First of all you cannot see the immediate result. Digital photography and also cell phones lead to not thinking what you’re doing. I also think I’m old school and methodic. I need to put an order for myself. The understanding how photography is a result of chemical and physical process is magical for me. You measure the light – shadow and light parts and you’re already thinking how you gonna develop that – in what temperature, in what time of developing. It’s quite beautiful process. You can take control of everything what is happening in your photography. Not only in aesthetic way but also in a technical way. I’m self-taught. I went to a few film schools but I didn’t feel comfortable in them because I don’t like the system. I quit three universities. Instead of it I found mentors with whom I worked on old methods. Now I do ferrotypes, cyanotypes, daguerreotypes.
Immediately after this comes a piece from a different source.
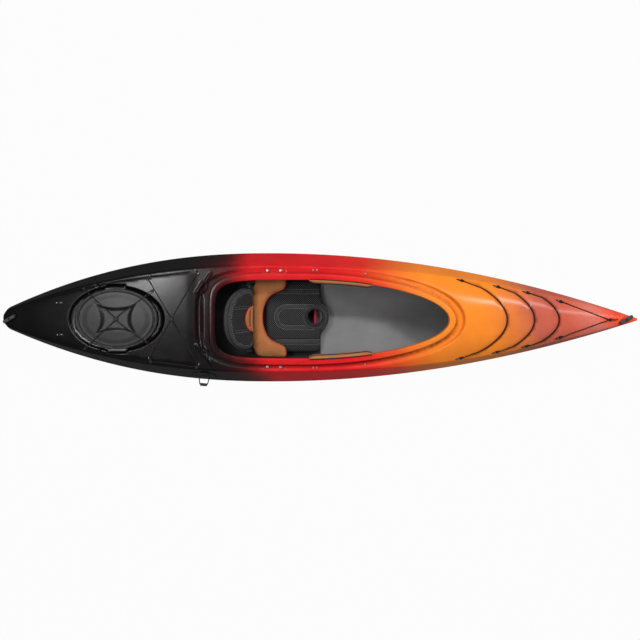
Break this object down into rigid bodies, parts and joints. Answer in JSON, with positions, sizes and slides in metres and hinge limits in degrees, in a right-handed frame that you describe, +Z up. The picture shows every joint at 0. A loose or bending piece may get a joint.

I would like to ask you more about daguerreotype. It’s such a fascinating process!
It’s an amazing process indeed! The first time I made it, I cried. I cannot even express it in words.
Sounds like an amazing connection between art and science…
You feel like an alchemist! It’s not cheap and also hard to find but it’s really interesting process because the light measuring is different than in case of panchromatic film. For daguerreotype you don’t measure the whole light – you measure the UV radiation. Everything is handmade! The results are amazing – it’s my favourite method.
Another thing about the old methods is again the lack of references of women representatives away from patriarchal point of view in art history. All the techniques you see like paintings or sculpture – everything is only from male perspective. I’m trying to fill those historical void of references in different techniques.